• **Information supplied**:
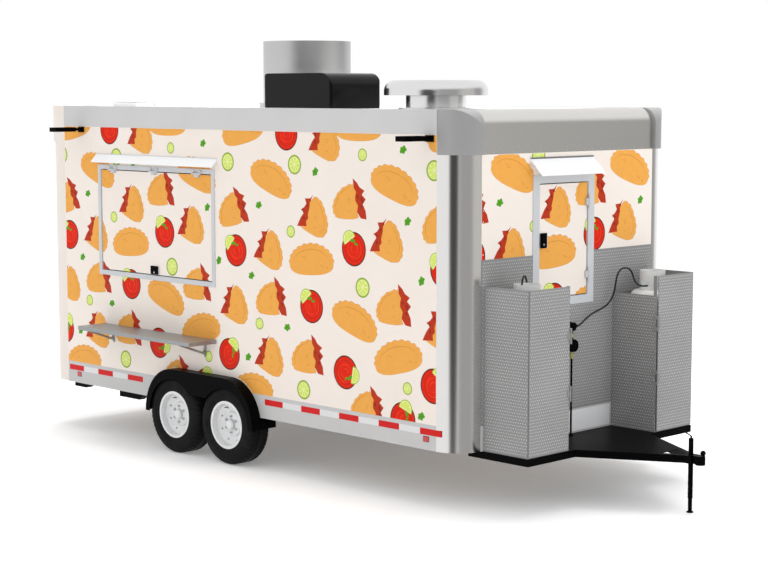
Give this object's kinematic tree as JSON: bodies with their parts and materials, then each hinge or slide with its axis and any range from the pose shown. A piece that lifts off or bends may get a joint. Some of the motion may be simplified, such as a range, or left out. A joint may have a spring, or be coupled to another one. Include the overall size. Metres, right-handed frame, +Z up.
{
  "type": "food concession trailer",
  "caption": "Box-bodied food concession trailer on a tandem axle, with a lift-up serving hatch, front hatch, rear door, gas lockers on the tongue and roof fans.",
  "frame": {"origin": "centre of the coupler's ball socket", "axes": "+X forward to the tow vehicle, +Y to the trailer's left, +Z up"},
  "size_m": [6.767, 3.015, 3.634],
  "materials": {
    "chassis_paint": "satin black chassis paint",
    "tongue_paint": "semi-gloss black enamel",
    "plywood_floor": "sealed plywood floor",
    "tyre_rubber": "moulded black tyre rubber",
    "wheel_silver": "silver-white wheel enamel",
    "fender_black": "gloss black painted steel",
    "mill_aluminium": "mill-finish aluminium",
    "wall_film": "cream printed film over painted aluminium",
    "polished_aluminium": "polished stainless corner post",
    "cast_aluminium": "satin cast aluminium",
    "cream_paint": "cream body paint",
    "rail_paint": "light grey painted rail",
    "roof_white": "white roof coating",
    "diamond_plate": "five-bar aluminium tread plate",
    "frame_grey": "light grey painted aluminium frame",
    "hood_white": "white painted sheet",
    "shelf_metal": "brushed stainless sheet",
    "black_plastic": "black moulded plastic",
    "bottle_paint": "white bottle enamel",
    "regulator_metal": "black coated regulator and pipe",
    "hose_rubber": "black gas hose rubber",
    "stack_aluminium": "spun aluminium",
    "fan_steel": "galvanised fan blades",
    "cooler_black": "black moulded shroud",
    "vent_white": "white moulded vent"
  },
  "bodies": {
    "trailer": {"chassis": "chassis_paint", "floor": "plywood_floor", "tongue_frame": "tongue_paint", "coupler": "tongue_paint", "tongue_jack": "tongue_paint", "axles": "chassis_paint", "suspension": "chassis_paint", "fenders": "fender_black", "skirts": "mill_aluminium", "right_wall": "wall_film", "left_wall": "wall_film", "front_wall": "wall_film", "rear_wall": "wall_film", "front_posts": "polished_aluminium", "rear_posts": "cream_paint", "front_castings": "cast_aluminium", "top_rails": "rail_paint", "front_cap": "polished_aluminium", "roof": "roof_white", "stone_guard": "diamond_plate", "opening_frames": "frame_grey", "rain_hoods": "hood_white", "serving_shelf": "shelf_metal", "light_bars": "black_plastic", "gas_lockers": "diamond_plate", "gas_bottles": "bottle_paint", "gas_regulators": "regulator_metal", "gas_hose_right": "hose_rubber", "gas_hose_left": "hose_rubber", "exhaust_stack": "stack_aluminium", "air_conditioner": "cooler_black", "round_fan": "polished_aluminium", "roof_vent": "vent_white", "stabilisers": "chassis_paint"},
    "wheel_front_right": {"tyre_front_right": "tyre_rubber", "wheel_front_right": "wheel_silver"},
    "wheel_rear_right": {"tyre_rear_right": "tyre_rubber", "wheel_rear_right": "wheel_silver"},
    "wheel_front_left": {"tyre_front_left": "tyre_rubber", "wheel_front_left": "wheel_silver"},
    "wheel_rear_left": {"tyre_rear_left": "tyre_rubber", "wheel_rear_left": "wheel_silver"},
    "side_hatch": {"side_hatch": "wall_film"},
    "front_hatch": {"front_hatch": "wall_film"},
    "rear_door": {"rear_door": "wall_film"},
    "locker_door_right": {"locker_door_right": "diamond_plate"},
    "locker_door_left": {"locker_door_left": "diamond_plate"},
    "stack_fan": {"stack_fan": "fan_steel"},
    "vent_lid": {"vent_lid": "vent_white"}
  },
  "joints": [
    {"name": "front_right_roll", "type": "hinge", "parent": "trailer", "child": "wheel_front_right", "pos_m": [-3.954, -1.27, -0.075], "axis": [0, 1, 0], "continuous": true},
    {"name": "front_left_roll", "type": "hinge", "parent": "trailer", "child": "wheel_front_left", "pos_m": [-3.954, 1.27, -0.075], "axis": [0, 1, 0], "continuous": true},
    {"name": "rear_right_roll", "type": "hinge", "parent": "trailer", "child": "wheel_rear_right", "pos_m": [-4.672, -1.27, -0.075], "axis": [0, 1, 0], "continuous": true},
    {"name": "rear_left_roll", "type": "hinge", "parent": "trailer", "child": "wheel_rear_left", "pos_m": [-4.672, 1.27, -0.075], "axis": [0, 1, 0], "continuous": true},
    {"name": "side_hatch_lift", "type": "hinge", "parent": "trailer", "child": "side_hatch", "pos_m": [-5.008, -1.313, 2.066], "axis": [-1, 0, 0], "range_deg": [0, 90]},
    {"name": "front_hatch_swing", "type": "hinge", "parent": "trailer", "child": "front_hatch", "pos_m": [-1.274, 0.21, 1.6025], "axis": [0, 0, 1], "range_deg": [0, 90]},
    {"name": "rear_door_swing", "type": "hinge", "parent": "trailer", "child": "rear_door", "pos_m": [-6.71, -0.18, 1.191], "axis": [0, 0, 1], "range_deg": [0, 110]},
    {"name": "right_locker_swing", "type": "hinge", "parent": "trailer", "child": "locker_door_right", "pos_m": [-0.824, -0.55, 0.663], "axis": [0, 0, 1], "range_deg": [0, 100]},
    {"name": "left_locker_swing", "type": "hinge", "parent": "trailer", "child": "locker_door_left", "pos_m": [-0.824, 0.55, 0.663], "axis": [0, 0, -1], "range_deg": [0, 100]},
    {"name": "stack_fan_spin", "type": "hinge", "parent": "trailer", "child": "stack_fan", "pos_m": [-4.122, -0.26, 2.949], "axis": [0, 0, 1], "continuous": true},
    {"name": "vent_lid_lift", "type": "hinge", "parent": "trailer", "child": "vent_lid", "pos_m": [-5.82, -0.7, 2.68], "axis": [0, 1, 0], "range_deg": [0, 70]}
  ]
}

• **Task prompt**:
All of the material above needs to be copied exactly.

• **Full solution**:
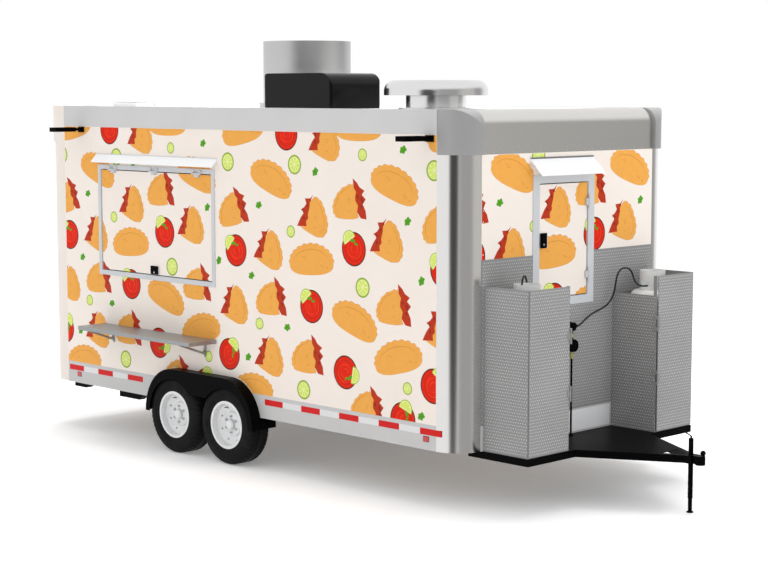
Give this object's kinematic tree as JSON: bodies with their parts and materials, then each hinge or slide with its axis and any range from the pose shown. A piece that lifts off or bends may get a joint. Some of the motion may be simplified, such as a range, or left out. A joint may have a spring, or be coupled to another one. Include the overall size. Metres, right-handed frame, +Z up.
{
  "type": "food concession trailer",
  "caption": "Box-bodied food concession trailer on a tandem axle, with a lift-up serving hatch, front hatch, rear door, gas lockers on the tongue and roof fans.",
  "frame": {"origin": "centre of the coupler's ball socket", "axes": "+X forward to the tow vehicle, +Y to the trailer's left, +Z up"},
  "size_m": [6.767, 3.015, 3.634],
  "materials": {
    "chassis_paint": "satin black chassis paint",
    "tongue_paint": "semi-gloss black enamel",
    "plywood_floor": "sealed plywood floor",
    "tyre_rubber": "moulded black tyre rubber",
    "wheel_silver": "silver-white wheel enamel",
    "fender_black": "gloss black painted steel",
    "mill_aluminium": "mill-finish aluminium",
    "wall_film": "cream printed film over painted aluminium",
    "polished_aluminium": "polished stainless corner post",
    "cast_aluminium": "satin cast aluminium",
    "cream_paint": "cream body paint",
    "rail_paint": "light grey painted rail",
    "roof_white": "white roof coating",
    "diamond_plate": "five-bar aluminium tread plate",
    "frame_grey": "light grey painted aluminium frame",
    "hood_white": "white painted sheet",
    "shelf_metal": "brushed stainless sheet",
    "black_plastic": "black moulded plastic",
    "bottle_paint": "white bottle enamel",
    "regulator_metal": "black coated regulator and pipe",
    "hose_rubber": "black gas hose rubber",
    "stack_aluminium": "spun aluminium",
    "fan_steel": "galvanised fan blades",
    "cooler_black": "black moulded shroud",
    "vent_white": "white moulded vent"
  },
  "bodies": {
    "trailer": {"chassis": "chassis_paint", "floor": "plywood_floor", "tongue_frame": "tongue_paint", "coupler": "tongue_paint", "tongue_jack": "tongue_paint", "axles": "chassis_paint", "suspension": "chassis_paint", "fenders": "fender_black", "skirts": "mill_aluminium", "right_wall": "wall_film", "left_wall": "wall_film", "front_wall": "wall_film", "rear_wall": "wall_film", "front_posts": "polished_aluminium", "rear_posts": "cream_paint", "front_castings": "cast_aluminium", "top_rails": "rail_paint", "front_cap": "polished_aluminium", "roof": "roof_white", "stone_guard": "diamond_plate", "opening_frames": "frame_grey", "rain_hoods": "hood_white", "serving_shelf": "shelf_metal", "light_bars": "black_plastic", "gas_lockers": "diamond_plate", "gas_bottles": "bottle_paint", "gas_regulators": "regulator_metal", "gas_hose_right": "hose_rubber", "gas_hose_left": "hose_rubber", "exhaust_stack": "stack_aluminium", "air_conditioner": "cooler_black", "round_fan": "polished_aluminium", "roof_vent": "vent_white", "stabilisers": "chassis_paint"},
    "wheel_front_right": {"tyre_front_right": "tyre_rubber", "wheel_front_right": "wheel_silver"},
    "wheel_rear_right": {"tyre_rear_right": "tyre_rubber", "wheel_rear_right": "wheel_silver"},
    "wheel_front_left": {"tyre_front_left": "tyre_rubber", "wheel_front_left": "wheel_silver"},
    "wheel_rear_left": {"tyre_rear_left": "tyre_rubber", "wheel_rear_left": "wheel_silver"},
    "side_hatch": {"side_hatch": "wall_film"},
    "front_hatch": {"front_hatch": "wall_film"},
    "rear_door": {"rear_door": "wall_film"},
    "locker_door_right": {"locker_door_right": "diamond_plate"},
    "locker_door_left": {"locker_door_left": "diamond_plate"},
    "stack_fan": {"stack_fan": "fan_steel"},
    "vent_lid": {"vent_lid": "vent_white"}
  },
  "joints": [
    {"name": "front_right_roll", "type": "hinge", "parent": "trailer", "child": "wheel_front_right", "pos_m": [-3.954, -1.27, -0.075], "axis": [0, 1, 0], "continuous": true},
    {"name": "front_left_roll", "type": "hinge", "parent": "trailer", "child": "wheel_front_left", "pos_m": [-3.954, 1.27, -0.075], "axis": [0, 1, 0], "continuous": true},
    {"name": "rear_right_roll", "type": "hinge", "parent": "trailer", "child": "wheel_rear_right", "pos_m": [-4.672, -1.27, -0.075], "axis": [0, 1, 0], "continuous": true},
    {"name": "rear_left_roll", "type": "hinge", "parent": "trailer", "child": "wheel_rear_left", "pos_m": [-4.672, 1.27, -0.075], "axis": [0, 1, 0], "continuous": true},
    {"name": "side_hatch_lift", "type": "hinge", "parent": "trailer", "child": "side_hatch", "pos_m": [-5.008, -1.313, 2.066], "axis": [-1, 0, 0], "range_deg": [0, 90]},
    {"name": "front_hatch_swing", "type": "hinge", "parent": "trailer", "child": "front_hatch", "pos_m": [-1.274, 0.21, 1.6025], "axis": [0, 0, 1], "range_deg": [0, 90]},
    {"name": "rear_door_swing", "type": "hinge", "parent": "trailer", "child": "rear_door", "pos_m": [-6.71, -0.18, 1.191], "axis": [0, 0, 1], "range_deg": [0, 110]},
    {"name": "right_locker_swing", "type": "hinge", "parent": "trailer", "child": "locker_door_right", "pos_m": [-0.824, -0.55, 0.663], "axis": [0, 0, 1], "range_deg": [0, 100]},
    {"name": "left_locker_swing", "type": "hinge", "parent": "trailer", "child": "locker_door_left", "pos_m": [-0.824, 0.55, 0.663], "axis": [0, 0, -1], "range_deg": [0, 100]},
    {"name": "stack_fan_spin", "type": "hinge", "parent": "trailer", "child": "stack_fan", "pos_m": [-4.122, -0.26, 2.949], "axis": [0, 0, 1], "continuous": true},
    {"name": "vent_lid_lift", "type": "hinge", "parent": "trailer", "child": "vent_lid", "pos_m": [-5.82, -0.7, 2.68], "axis": [0, 1, 0], "range_deg": [0, 70]}
  ]
}